• Collected material:
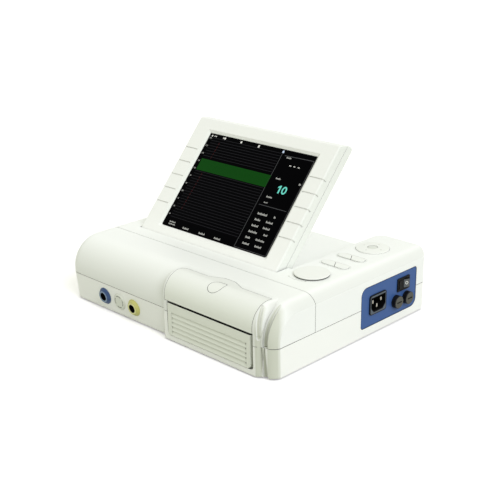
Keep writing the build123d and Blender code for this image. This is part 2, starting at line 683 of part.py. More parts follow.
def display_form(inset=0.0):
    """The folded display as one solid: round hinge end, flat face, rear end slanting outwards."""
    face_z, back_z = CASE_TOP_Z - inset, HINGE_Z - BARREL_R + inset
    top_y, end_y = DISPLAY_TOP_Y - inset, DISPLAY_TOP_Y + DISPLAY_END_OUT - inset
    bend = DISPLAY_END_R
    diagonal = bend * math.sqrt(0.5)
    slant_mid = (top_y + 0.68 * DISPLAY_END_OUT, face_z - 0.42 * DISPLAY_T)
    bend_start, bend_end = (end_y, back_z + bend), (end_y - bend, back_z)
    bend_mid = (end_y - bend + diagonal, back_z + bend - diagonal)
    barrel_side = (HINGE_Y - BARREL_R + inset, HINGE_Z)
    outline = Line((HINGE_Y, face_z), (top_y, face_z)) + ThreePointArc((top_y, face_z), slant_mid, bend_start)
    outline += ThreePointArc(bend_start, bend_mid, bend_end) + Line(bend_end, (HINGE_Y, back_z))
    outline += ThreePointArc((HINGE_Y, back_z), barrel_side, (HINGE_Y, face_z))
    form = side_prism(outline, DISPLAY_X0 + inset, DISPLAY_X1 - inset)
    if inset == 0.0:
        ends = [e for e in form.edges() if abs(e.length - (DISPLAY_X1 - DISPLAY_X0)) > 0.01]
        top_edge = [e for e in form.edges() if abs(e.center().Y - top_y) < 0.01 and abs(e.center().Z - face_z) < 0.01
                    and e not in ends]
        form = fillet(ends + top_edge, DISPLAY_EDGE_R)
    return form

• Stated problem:
Write the material out again word for word.

• The reply:
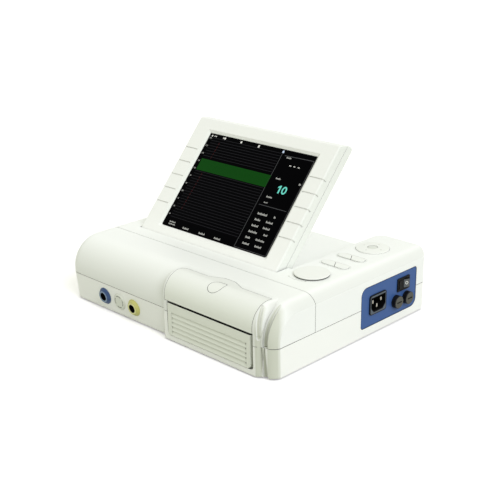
Keep writing the build123d and Blender code for this image. This is part 2, starting at line 683 of part.py. More parts follow.
def display_form(inset=0.0):
    """The folded display as one solid: round hinge end, flat face, rear end slanting outwards."""
    face_z, back_z = CASE_TOP_Z - inset, HINGE_Z - BARREL_R + inset
    top_y, end_y = DISPLAY_TOP_Y - inset, DISPLAY_TOP_Y + DISPLAY_END_OUT - inset
    bend = DISPLAY_END_R
    diagonal = bend * math.sqrt(0.5)
    slant_mid = (top_y + 0.68 * DISPLAY_END_OUT, face_z - 0.42 * DISPLAY_T)
    bend_start, bend_end = (end_y, back_z + bend), (end_y - bend, back_z)
    bend_mid = (end_y - bend + diagonal, back_z + bend - diagonal)
    barrel_side = (HINGE_Y - BARREL_R + inset, HINGE_Z)
    outline = Line((HINGE_Y, face_z), (top_y, face_z)) + ThreePointArc((top_y, face_z), slant_mid, bend_start)
    outline += ThreePointArc(bend_start, bend_mid, bend_end) + Line(bend_end, (HINGE_Y, back_z))
    outline += ThreePointArc((HINGE_Y, back_z), barrel_side, (HINGE_Y, face_z))
    form = side_prism(outline, DISPLAY_X0 + inset, DISPLAY_X1 - inset)
    if inset == 0.0:
        ends = [e for e in form.edges() if abs(e.length - (DISPLAY_X1 - DISPLAY_X0)) > 0.01]
        top_edge = [e for e in form.edges() if abs(e.center().Y - top_y) < 0.01 and abs(e.center().Z - face_z) < 0.01
                    and e not in ends]
        form = fillet(ends + top_edge, DISPLAY_EDGE_R)
    return form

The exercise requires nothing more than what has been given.